HttpHealthServer.run_thread()

while True:
    for message in consumer:
        output_message = message.value
        reverse_string = get_reverse_string()

        if reverse_string is not None and reverse_string.lower() == "true":
            output_message = "".join(reversed(message.value))

        producer.send(get_output_channel(), output_message)

Helper methods are defined in a utility file called task_args.py. They aid in extracting common environment and command line values.

An HTTPServer implementation runs as a thread that responds to Spring Boot path health check endpoints (/actuator/health and /actuator/info) with a default implementation of always returning HTTP 200. A Dockerfile creates the image.

For python_processor.py to act as a Data Flow processor, it needs to be bundled in a docker image and uploaded to DockerHub. The following Dockerfile shows how to bundle a Python script into a Docker image:

FROM springcloud/openjdk:latest

RUN apt-get update && apt-get install --no-install-recommends -y \
    python-pip \
 && rm -rf /var/lib/apt/lists/*

RUN pip install kafka-python

COPY python_processor.py /processor/
COPY util/*.py /processor/util/

ENTRYPOINT ["python", "/processor/python_processor.py", "$@", "--"]
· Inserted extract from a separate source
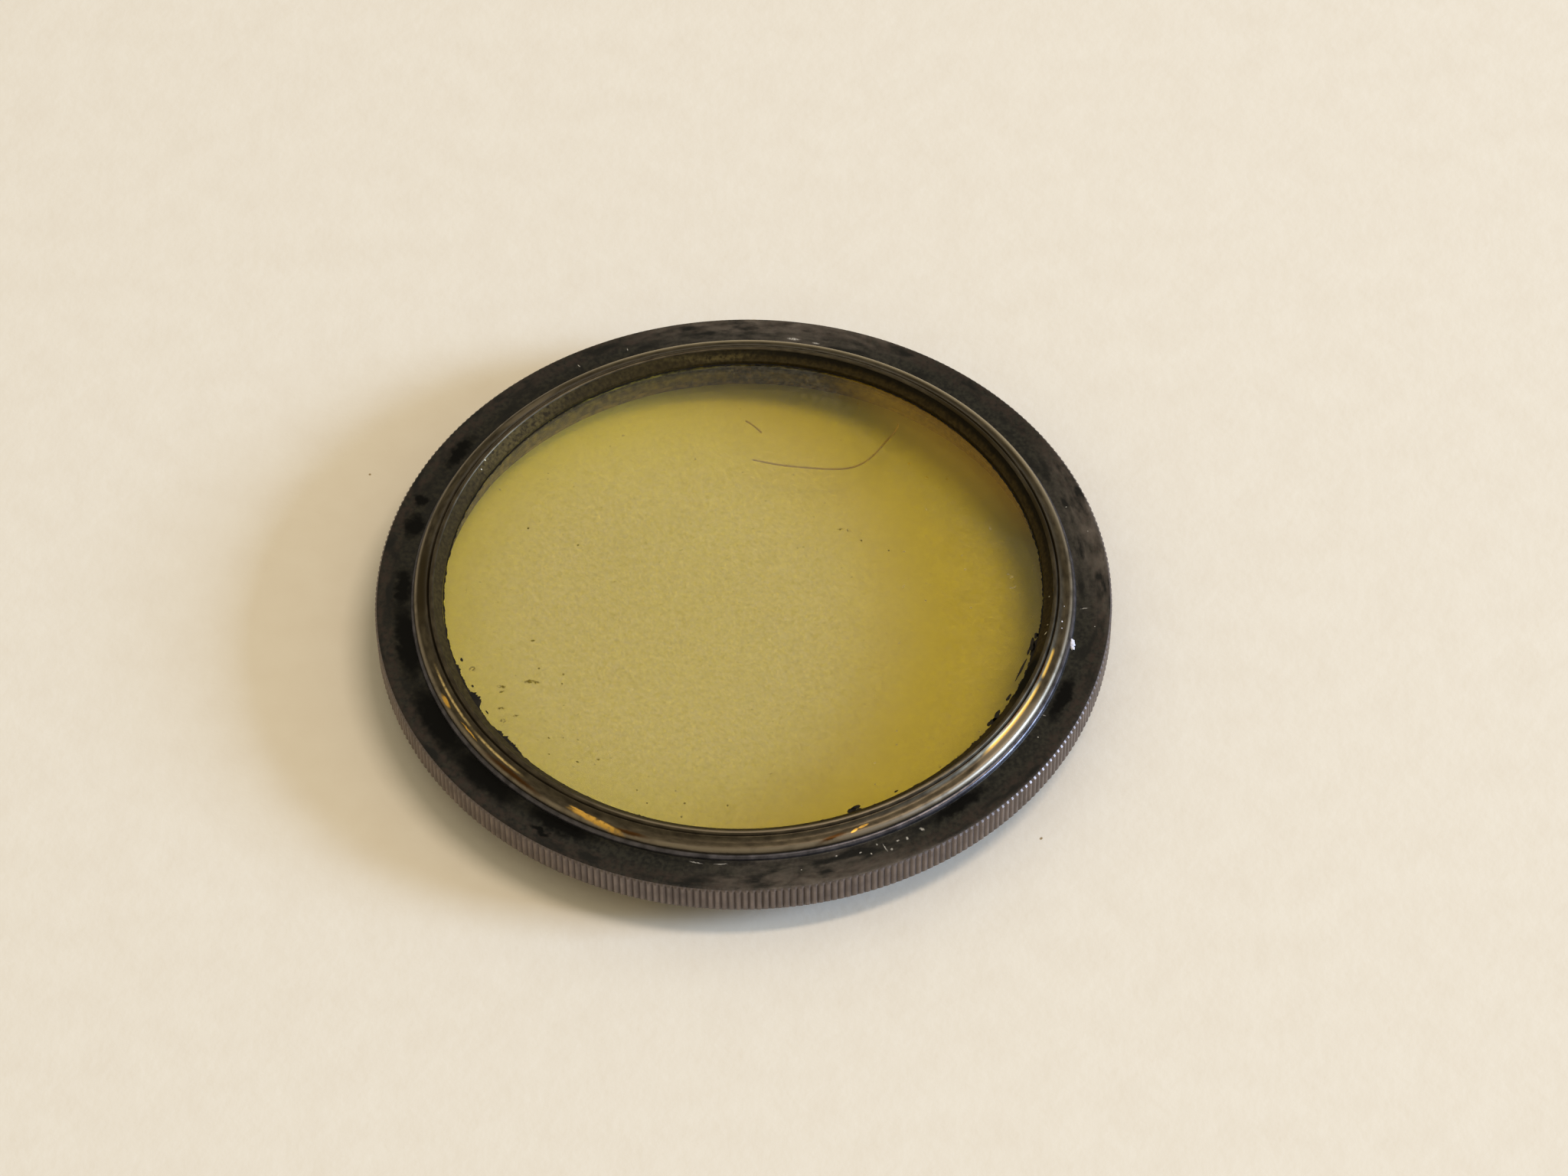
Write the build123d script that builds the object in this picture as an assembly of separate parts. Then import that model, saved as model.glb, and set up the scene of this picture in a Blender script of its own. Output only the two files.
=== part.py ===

The Dockerfile installs the required dependencies, adds the python_processor.py script and utilities (under the util folder), and sets the command entry.

Build

We can now build the Docker image and push it to the DockerHub registry. To do so:

  1. Check out the sample project and navigate to the polyglot-python-processor folder:

    git clone https://github.com/spring-cloud/spring-cloud-dataflow-samples
    cd ./spring-cloud-dataflow-samples/dataflow-website/recipes/polyglot/polyglot-python-processor/
  2. From within the polyglot-python-processor/, build and push the polyglot-python-processor Docker image to DockerHub:

    docker build -t springcloud/polyglot-python-processor:0.1 .
    docker push springcloud/polyglot-python-processor:0.1

    Replace springcloud with your docker hub prefix.

Once published in Docker Hub, you can register the image in Data Flow and deploy it.

Deployment

To deploy the processor:

  1. Follow the installation instructions to set up Data Flow on Kubernetes.
  2. Retrieve the Data Flow url from Minikube by running the following command:

    minikube service --url scdf-server
  3. Configure your Data Flow shell by running the following command:

    dataflow config server --uri <Your Data Flow URL>
  4. Import the SCDF app starters

    app import --uri https://dataflow.spring.io/kafka-docker-latest
  5. Register the polyglot-python-processor as python-processor of type processor.

    app register --type processor --name python-processor --uri docker://springcloud/polyglot-python-processor:0.1

    The docker://springcloud/polyglot-python-processor:0.1 is resolved from the DockerHub repository.

  6. Create Data Flow text-reversal Stream by running the following command:

    stream create --name text-reversal --definition "http --server.port=32123 | python-processor --reversestring=true  | log"

    The http source listens for incoming http messages on port 32123 and forwards them to the python-processor. The processor is configured to reverse the input messages (if reversestring=true) and sends them downstream to the log sink.

  7. Deploy the stream by using the kubernetes.createNodePort property to expose the HTTP port to the local host by running the following command:

    stream deploy text-reversal --properties "deployer.http.kubernetes.createNodePort=32123"
  8. Retrieve the http-source url from minikube to publish the test data by running the following command:

    minikube service --url text-reversal-http-v1
    http://192.168.99.104:32123
  9. Post a sample message against the http-source application by running the following command:

    http post --target http://192.168.99.104:32123 --data "hello world"

    If the post is successful you should see a confirmation message like this:

    > POST (text/plain) http://192.168.99.104:32123 hello world
    > 202 ACCEPTED
  10. Inspect the logs for posted message by running the following command

    kubectl logs -f <log pod name>

    You should see output similar to the following:

    INFO 1 --- [container-0-C-1] log-sink                                 : dlrow olleh

    You should see the posted message in reversed order (in this case, dlrow olleh).